— BEGIN Exercise data —

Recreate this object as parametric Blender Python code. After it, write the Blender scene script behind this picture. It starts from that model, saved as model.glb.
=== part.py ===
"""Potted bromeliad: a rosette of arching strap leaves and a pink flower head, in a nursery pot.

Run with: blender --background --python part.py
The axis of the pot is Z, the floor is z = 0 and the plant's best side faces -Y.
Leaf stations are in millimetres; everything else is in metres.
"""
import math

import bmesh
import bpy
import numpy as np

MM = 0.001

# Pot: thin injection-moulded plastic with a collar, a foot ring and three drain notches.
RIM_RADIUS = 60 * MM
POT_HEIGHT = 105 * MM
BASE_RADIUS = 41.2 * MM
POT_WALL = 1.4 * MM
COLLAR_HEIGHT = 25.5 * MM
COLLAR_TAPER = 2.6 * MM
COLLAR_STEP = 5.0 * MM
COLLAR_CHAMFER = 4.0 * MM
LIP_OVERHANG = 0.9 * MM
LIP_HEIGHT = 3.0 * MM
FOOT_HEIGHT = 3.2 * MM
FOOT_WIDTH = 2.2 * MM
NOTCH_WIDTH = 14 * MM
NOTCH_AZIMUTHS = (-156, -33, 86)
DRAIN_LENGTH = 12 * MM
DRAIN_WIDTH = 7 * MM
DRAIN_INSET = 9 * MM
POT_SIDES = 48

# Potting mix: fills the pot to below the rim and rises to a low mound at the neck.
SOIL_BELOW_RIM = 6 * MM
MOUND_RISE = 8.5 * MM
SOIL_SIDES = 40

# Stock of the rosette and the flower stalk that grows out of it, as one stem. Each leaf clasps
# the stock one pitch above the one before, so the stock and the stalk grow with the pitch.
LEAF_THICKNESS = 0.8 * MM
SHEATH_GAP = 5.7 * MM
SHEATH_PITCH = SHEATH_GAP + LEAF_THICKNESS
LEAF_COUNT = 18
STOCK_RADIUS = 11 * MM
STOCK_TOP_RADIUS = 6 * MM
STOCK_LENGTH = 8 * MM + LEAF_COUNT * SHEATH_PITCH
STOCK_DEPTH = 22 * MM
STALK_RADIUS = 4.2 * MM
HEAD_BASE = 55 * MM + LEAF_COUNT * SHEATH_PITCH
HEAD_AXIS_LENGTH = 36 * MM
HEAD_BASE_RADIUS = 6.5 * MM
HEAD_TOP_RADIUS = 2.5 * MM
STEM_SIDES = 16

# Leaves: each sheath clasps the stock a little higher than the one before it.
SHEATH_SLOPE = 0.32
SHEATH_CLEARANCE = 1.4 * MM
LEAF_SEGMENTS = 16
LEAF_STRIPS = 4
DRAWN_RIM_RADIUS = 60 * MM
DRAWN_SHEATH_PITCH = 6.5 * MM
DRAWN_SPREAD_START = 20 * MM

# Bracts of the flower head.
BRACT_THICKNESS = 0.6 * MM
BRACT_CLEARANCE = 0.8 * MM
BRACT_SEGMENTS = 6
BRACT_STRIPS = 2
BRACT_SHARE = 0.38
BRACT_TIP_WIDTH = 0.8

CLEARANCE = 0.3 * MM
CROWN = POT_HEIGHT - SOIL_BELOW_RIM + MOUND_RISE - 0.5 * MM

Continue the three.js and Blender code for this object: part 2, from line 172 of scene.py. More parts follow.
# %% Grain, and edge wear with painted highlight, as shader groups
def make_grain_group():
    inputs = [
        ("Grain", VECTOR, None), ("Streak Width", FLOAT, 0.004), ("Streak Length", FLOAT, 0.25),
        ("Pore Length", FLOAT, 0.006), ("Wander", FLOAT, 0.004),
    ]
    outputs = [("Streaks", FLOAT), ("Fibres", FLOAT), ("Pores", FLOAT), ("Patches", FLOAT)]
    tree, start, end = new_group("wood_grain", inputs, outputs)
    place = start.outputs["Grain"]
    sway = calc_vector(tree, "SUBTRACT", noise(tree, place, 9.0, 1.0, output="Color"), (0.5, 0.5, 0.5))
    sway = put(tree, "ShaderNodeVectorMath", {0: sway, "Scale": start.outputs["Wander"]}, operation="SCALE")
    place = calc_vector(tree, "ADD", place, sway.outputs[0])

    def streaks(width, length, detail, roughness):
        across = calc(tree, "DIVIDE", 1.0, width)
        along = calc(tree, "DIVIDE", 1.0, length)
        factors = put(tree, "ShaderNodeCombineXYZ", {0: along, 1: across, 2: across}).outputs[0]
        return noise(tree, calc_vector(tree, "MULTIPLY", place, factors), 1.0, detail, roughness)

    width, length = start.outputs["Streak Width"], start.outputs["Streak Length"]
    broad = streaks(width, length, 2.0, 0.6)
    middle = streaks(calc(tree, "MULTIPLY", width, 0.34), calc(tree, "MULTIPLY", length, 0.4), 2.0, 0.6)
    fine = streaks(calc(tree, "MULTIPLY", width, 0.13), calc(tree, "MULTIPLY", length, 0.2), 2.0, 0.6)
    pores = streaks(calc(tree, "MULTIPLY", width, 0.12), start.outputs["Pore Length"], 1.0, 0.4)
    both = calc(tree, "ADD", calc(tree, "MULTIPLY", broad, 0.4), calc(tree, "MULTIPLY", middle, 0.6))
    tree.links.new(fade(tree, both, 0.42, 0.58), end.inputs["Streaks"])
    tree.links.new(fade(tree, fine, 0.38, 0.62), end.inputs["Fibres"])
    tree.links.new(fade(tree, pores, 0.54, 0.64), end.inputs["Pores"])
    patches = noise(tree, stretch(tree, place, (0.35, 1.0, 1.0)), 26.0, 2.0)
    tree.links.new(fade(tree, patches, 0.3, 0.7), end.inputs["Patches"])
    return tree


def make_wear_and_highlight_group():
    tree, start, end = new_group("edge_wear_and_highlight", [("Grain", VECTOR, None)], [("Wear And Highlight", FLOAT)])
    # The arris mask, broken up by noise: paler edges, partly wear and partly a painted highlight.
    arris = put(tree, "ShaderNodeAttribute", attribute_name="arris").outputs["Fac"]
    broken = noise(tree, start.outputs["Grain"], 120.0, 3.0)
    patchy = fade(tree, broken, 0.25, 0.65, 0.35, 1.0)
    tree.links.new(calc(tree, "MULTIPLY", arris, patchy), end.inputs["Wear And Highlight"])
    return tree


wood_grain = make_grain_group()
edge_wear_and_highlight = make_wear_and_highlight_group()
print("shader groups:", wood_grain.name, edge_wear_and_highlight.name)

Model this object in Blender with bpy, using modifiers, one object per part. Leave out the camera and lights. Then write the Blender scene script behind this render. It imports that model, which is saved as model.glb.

— END Exercise data —

How many lines of these entries contain "object"? Answer with the number and nothing else.

3